Q & A column in hindu.com on 7 July 2008:

The Hindu : Business / Tax Forum : Senior citizens and refund

 

Senior citizens and refund

 

It is well-known that refunds from the IT Department take inordinately long time extending to several months usually after a follow-up and reminder. The Minister of State for Finance had stated in 2007 that ‘there have been instructions to issue refund within four months’. One does not, therefore, understand the inability to comply with these orders. True, belated refunds carry interest in law, subject to such refund being in excess of 10 per cent of tax payable, but this is a poor consolation, even if such interest is received after inordinate delay. Dignity Dialogue, a Mumbai publication, in its October 2007 issue featured an interesting article by a leading chartered accountant on his recourse to the Right to Information Act, 2005 (RTI), whereby he obtained all his refunds pending for six years within a month or so of his application under this Act. The format and the procedure are well described. He ends by stating that “the RTI is the most powerful Act, the like of which has never been witnessed before”. There is a provision under Sec. 195(3) for the assessing officer to prescribe a lower TDS. Rule 29B prescribes Form 15D for such application for authorisation from the assessing officer. But then, the IT Department is not geared for prompt attention for issue of such certification. Further, Instruction No. 8 of 2006 dated October 31, 2006, from the Central Board of Direct Taxes cautions “indiscriminate” issue of such certificates with the further requirement of administrative approval from the Joint Commissioner.
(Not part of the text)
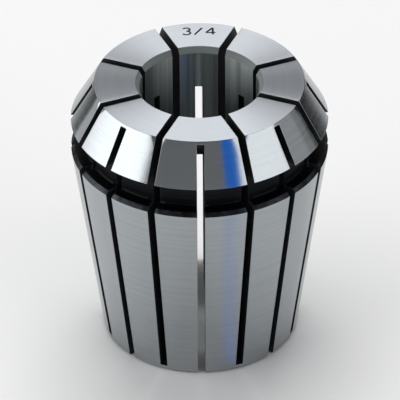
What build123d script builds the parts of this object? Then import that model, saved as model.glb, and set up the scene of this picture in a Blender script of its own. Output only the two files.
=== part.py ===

All these cumbersome procedures render it difficult for the assessees to get such certificates in time. Having exhibited a soft corner for senior citizens, the Finance Minister should now go a step further and take into consideration the above hurdles and difficulties, abolish TDS for senior citizens altogether or reduce it substantially. Most of them being honest taxpayers, the loss of revenue on its account will be negligible.

 

This letter is received from K. P. Mahalingam of Chennai. It is true that in spite of its sincere attempts, the Income-tax Department has not been able to ensure prompt issue of refunds, while any delay in payment of tax by the assessee is visited with punitive action. Wherever there is a mismatch between the statements furnished by the deductor and the credit claimed by the deductee, sorting out the discrepancy leads to further delay.

 

Some of the charges were that some centres have a separate counter for senior citizens, so as to attend to their refund claims even more promptly, but not followed in other centres.

 

The reader’s suggestion for recourse to Right to Information Act, 2005, is not clear.

 

How this would help an individual to get a refund. But complaints to the Joint Commissioner or Commissioner of Income-tax may help in some cases. A lady refundee of Chennai got back her long standing refunds by staging a dharna in the morning to get the refund on the same day. Such a solution, if it is a solution, may not be necessary after the creation of Ombudsman. But before a complaint is made to the Ombudsman, the assessee should lodge a complaint to the next senior officer and only when there is no response from him also, a valid application can be filed with the Ombudsman.

 

This is likely to be effective because the Ombudsman has powers to inflict pecuniary liability on the persons responsible for the delay, besides placing a possible hurdle in the career prospect of erring officers.

 

The reader’s suggestion for abolishing TDS for all senior citizens is probably too tall, since the affluent senior citizens may far outnumber deserving senior citizens.